:: Data block ::
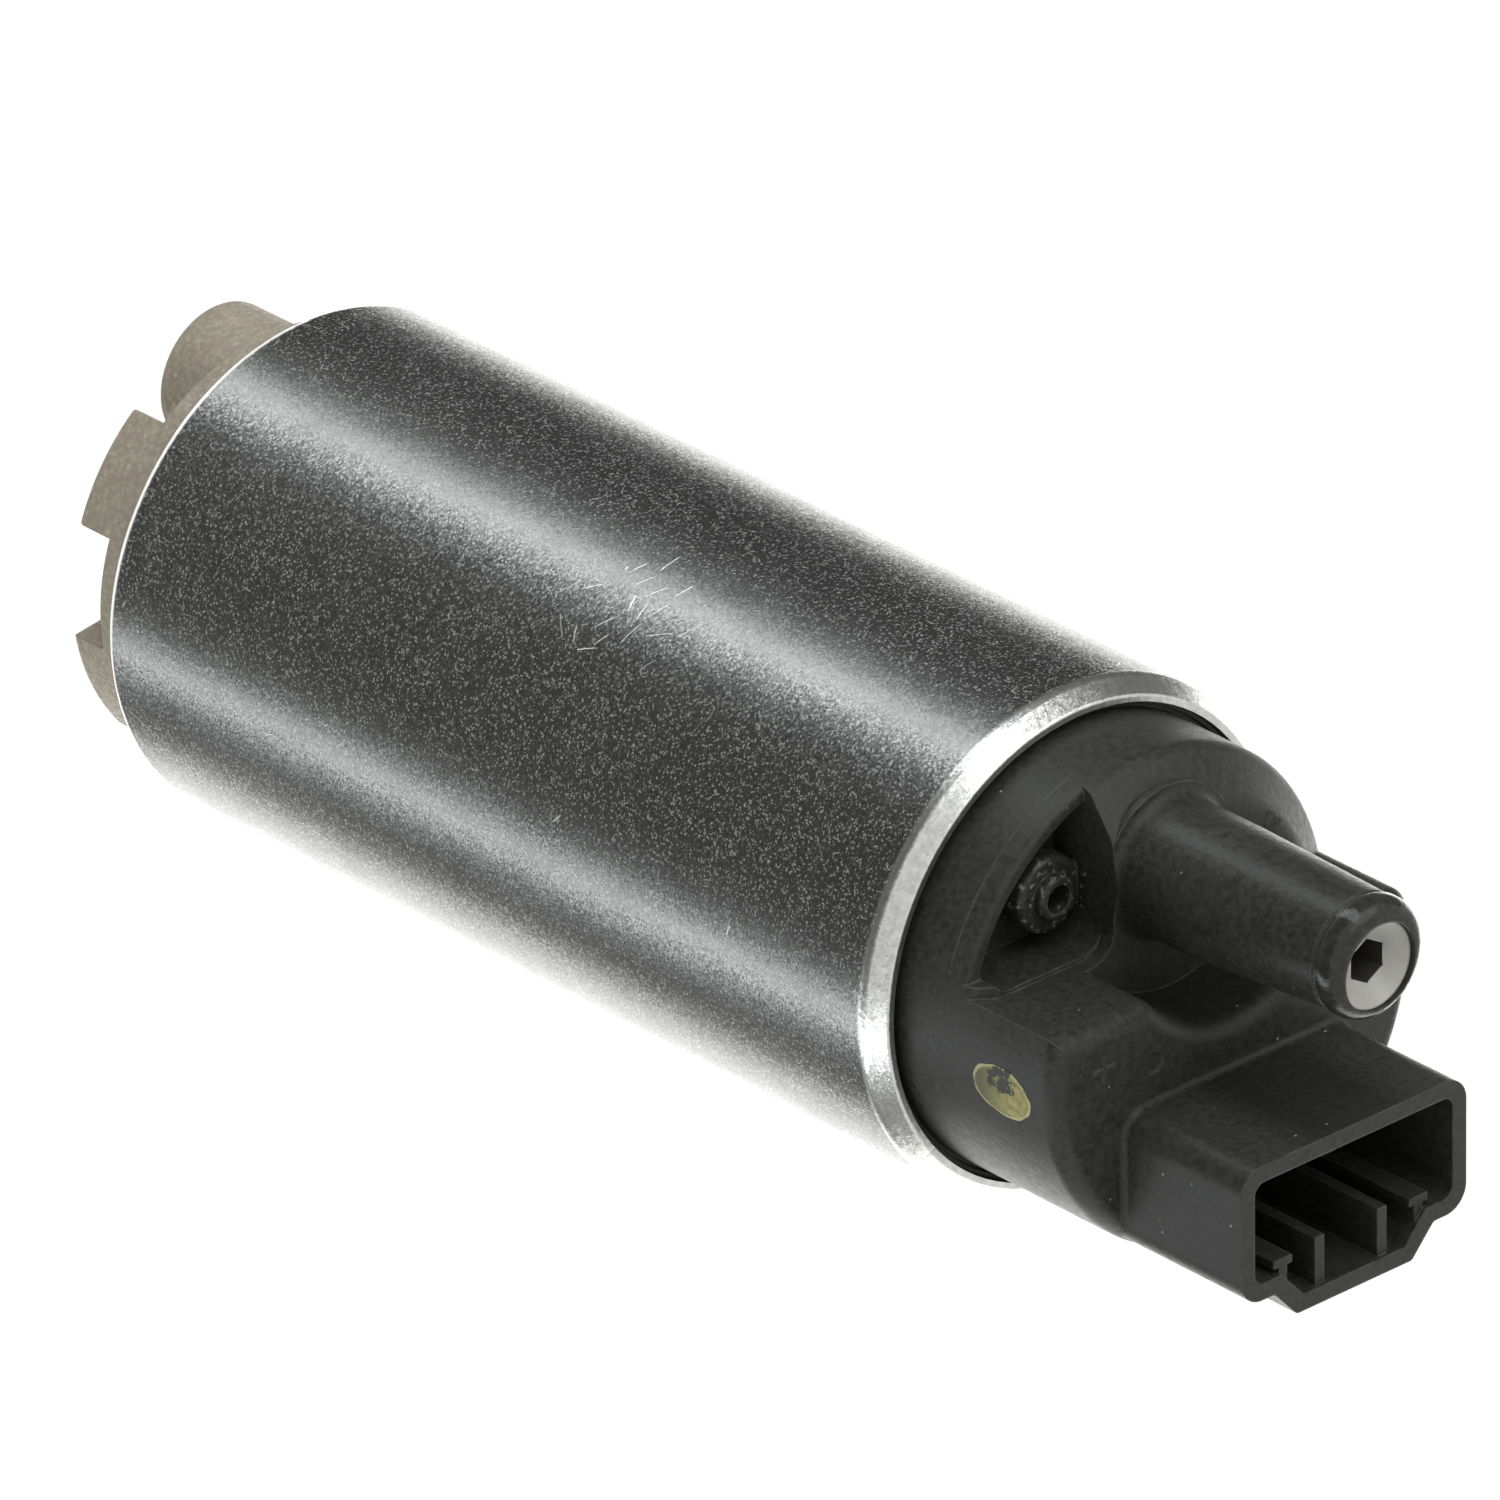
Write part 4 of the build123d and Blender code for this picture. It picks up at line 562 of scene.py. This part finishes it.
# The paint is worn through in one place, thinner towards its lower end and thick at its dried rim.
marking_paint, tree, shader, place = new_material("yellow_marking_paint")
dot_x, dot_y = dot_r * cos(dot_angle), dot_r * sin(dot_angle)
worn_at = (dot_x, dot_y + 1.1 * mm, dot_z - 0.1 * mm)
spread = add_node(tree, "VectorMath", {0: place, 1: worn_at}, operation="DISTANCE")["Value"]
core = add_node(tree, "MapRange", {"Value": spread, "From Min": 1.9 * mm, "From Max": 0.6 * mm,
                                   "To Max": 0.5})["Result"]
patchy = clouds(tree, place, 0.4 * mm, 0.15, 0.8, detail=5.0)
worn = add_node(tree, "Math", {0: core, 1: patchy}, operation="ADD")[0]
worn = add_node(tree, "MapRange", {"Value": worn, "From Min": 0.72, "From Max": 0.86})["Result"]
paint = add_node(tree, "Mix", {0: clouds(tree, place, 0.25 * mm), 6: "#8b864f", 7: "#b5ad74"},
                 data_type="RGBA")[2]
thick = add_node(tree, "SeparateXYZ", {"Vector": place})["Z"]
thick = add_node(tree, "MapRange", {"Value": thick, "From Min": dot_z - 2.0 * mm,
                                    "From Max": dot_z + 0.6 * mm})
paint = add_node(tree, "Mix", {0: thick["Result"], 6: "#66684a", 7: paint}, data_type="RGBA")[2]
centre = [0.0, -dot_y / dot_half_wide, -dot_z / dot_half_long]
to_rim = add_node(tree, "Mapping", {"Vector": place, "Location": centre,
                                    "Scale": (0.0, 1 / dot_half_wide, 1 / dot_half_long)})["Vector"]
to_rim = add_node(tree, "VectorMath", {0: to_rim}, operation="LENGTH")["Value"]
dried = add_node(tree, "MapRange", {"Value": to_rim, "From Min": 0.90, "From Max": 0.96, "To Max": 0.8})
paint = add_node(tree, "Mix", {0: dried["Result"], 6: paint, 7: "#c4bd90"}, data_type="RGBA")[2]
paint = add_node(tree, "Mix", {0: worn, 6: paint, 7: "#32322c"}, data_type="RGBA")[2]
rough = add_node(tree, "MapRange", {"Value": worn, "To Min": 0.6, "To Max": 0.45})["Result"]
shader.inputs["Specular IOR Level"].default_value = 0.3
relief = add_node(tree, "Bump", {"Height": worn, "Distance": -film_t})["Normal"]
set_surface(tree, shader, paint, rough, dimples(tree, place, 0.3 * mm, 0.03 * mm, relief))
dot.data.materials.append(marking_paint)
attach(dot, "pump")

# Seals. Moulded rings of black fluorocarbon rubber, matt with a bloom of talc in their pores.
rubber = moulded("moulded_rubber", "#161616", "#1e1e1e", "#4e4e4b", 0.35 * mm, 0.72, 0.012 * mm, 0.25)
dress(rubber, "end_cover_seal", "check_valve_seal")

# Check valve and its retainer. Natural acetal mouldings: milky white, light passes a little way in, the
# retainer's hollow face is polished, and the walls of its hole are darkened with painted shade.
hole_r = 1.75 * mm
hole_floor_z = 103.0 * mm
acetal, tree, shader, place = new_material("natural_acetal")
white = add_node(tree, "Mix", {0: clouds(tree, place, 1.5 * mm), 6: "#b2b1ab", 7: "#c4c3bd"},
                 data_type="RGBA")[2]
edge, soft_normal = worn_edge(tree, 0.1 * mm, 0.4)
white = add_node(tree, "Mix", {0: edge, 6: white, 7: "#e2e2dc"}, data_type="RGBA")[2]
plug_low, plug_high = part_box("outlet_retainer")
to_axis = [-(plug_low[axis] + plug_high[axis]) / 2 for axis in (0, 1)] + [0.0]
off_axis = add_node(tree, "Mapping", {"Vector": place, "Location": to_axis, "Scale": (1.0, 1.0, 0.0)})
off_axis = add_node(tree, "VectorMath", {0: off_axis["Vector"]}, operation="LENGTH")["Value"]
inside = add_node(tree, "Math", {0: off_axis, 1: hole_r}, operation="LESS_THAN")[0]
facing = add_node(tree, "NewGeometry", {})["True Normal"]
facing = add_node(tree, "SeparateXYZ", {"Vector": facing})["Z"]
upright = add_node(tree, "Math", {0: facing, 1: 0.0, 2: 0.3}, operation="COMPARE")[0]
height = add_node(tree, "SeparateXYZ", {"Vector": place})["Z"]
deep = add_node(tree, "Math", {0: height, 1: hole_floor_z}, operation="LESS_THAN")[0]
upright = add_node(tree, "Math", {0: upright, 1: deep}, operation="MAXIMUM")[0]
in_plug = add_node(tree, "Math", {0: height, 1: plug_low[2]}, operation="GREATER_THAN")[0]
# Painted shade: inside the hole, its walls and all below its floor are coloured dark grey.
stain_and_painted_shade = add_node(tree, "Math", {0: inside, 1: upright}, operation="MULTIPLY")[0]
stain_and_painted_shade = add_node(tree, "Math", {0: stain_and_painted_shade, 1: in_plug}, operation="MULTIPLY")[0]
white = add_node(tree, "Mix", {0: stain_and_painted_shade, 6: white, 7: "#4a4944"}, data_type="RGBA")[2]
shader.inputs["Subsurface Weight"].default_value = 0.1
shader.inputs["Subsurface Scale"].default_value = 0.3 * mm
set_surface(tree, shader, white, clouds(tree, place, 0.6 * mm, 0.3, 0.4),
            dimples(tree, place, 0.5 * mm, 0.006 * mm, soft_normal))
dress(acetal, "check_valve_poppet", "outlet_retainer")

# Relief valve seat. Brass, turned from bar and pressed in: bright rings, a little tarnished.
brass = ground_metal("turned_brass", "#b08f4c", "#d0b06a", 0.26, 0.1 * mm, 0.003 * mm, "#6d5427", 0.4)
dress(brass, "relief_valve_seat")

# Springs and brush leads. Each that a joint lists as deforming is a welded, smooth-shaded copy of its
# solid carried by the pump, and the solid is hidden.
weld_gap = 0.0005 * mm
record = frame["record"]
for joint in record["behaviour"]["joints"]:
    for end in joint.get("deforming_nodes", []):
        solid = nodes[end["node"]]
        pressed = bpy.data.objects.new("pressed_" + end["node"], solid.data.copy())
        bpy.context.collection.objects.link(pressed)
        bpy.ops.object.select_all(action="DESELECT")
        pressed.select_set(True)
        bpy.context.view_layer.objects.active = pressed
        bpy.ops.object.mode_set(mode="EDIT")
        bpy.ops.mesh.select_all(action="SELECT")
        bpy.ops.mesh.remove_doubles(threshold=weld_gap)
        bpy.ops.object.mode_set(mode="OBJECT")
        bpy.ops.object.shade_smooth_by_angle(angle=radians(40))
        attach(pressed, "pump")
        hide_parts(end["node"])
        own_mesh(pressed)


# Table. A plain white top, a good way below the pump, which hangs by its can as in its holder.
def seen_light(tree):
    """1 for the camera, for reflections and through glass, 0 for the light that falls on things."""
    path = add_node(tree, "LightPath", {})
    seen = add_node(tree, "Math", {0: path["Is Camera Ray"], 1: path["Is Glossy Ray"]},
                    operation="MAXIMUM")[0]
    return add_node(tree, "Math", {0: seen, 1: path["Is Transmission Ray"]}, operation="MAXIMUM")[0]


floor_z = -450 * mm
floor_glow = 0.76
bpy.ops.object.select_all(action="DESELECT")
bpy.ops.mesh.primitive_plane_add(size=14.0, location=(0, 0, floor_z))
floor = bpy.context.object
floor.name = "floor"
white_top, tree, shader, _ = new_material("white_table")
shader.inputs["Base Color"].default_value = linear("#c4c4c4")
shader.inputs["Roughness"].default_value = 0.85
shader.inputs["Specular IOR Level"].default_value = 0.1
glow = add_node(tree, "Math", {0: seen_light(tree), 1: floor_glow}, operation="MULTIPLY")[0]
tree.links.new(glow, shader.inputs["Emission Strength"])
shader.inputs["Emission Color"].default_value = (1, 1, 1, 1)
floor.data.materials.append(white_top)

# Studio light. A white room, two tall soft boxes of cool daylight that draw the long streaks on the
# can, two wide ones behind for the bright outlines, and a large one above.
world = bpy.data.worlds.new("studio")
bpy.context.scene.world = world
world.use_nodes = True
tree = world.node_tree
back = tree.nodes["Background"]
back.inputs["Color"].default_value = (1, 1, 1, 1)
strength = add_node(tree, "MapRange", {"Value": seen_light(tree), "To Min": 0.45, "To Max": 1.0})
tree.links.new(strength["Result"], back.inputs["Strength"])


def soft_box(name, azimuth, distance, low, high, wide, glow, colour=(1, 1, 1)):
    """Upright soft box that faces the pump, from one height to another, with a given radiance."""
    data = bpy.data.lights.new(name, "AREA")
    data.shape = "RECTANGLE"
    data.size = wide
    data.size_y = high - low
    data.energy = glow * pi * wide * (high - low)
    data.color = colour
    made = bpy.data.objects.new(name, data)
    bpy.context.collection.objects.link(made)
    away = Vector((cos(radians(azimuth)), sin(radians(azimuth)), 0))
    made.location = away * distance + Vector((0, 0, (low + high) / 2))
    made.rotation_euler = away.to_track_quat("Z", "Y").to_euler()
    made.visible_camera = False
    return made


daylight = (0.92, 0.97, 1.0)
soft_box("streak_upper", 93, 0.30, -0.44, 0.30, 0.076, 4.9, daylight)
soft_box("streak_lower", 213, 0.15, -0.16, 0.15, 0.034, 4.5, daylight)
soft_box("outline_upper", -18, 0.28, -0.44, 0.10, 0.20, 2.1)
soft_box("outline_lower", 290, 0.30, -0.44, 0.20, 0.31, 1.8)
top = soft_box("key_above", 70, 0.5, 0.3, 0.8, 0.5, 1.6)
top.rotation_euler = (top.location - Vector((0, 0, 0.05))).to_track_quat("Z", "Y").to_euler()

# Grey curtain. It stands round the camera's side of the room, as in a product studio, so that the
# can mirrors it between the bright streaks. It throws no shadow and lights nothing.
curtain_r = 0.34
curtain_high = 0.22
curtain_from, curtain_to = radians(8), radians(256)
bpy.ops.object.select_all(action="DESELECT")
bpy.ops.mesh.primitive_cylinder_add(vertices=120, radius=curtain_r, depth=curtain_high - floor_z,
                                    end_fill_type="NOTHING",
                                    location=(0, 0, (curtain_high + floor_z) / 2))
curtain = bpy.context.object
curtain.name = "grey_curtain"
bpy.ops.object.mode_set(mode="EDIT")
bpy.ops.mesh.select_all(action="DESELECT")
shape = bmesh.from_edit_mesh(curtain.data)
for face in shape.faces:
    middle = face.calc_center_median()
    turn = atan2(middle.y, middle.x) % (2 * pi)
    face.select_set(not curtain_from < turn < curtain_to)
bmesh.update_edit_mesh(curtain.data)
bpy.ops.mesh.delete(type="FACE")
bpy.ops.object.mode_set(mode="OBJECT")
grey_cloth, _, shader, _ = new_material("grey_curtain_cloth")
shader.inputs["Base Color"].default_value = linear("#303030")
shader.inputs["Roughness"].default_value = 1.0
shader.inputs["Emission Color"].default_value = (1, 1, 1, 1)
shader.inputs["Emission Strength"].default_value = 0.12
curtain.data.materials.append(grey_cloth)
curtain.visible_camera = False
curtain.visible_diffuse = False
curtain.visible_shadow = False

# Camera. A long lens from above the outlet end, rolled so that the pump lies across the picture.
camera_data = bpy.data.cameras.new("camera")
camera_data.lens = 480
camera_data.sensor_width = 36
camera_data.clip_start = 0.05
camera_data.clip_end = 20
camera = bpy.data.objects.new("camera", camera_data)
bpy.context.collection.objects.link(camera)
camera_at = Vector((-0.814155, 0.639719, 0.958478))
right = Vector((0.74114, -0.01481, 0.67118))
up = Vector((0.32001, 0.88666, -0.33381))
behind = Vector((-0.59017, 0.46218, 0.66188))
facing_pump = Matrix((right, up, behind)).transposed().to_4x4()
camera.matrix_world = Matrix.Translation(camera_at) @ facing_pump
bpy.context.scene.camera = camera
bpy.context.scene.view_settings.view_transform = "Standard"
:::
_What is required_: In the listing above, locate each line with "scene" and copy it.

_Result for this task_:
Write part 4 of the build123d and Blender code for this picture. It picks up at line 562 of scene.py. This part finishes it.
bpy.context.scene.world = world
bpy.context.scene.camera = camera
bpy.context.scene.view_settings.view_transform = "Standard"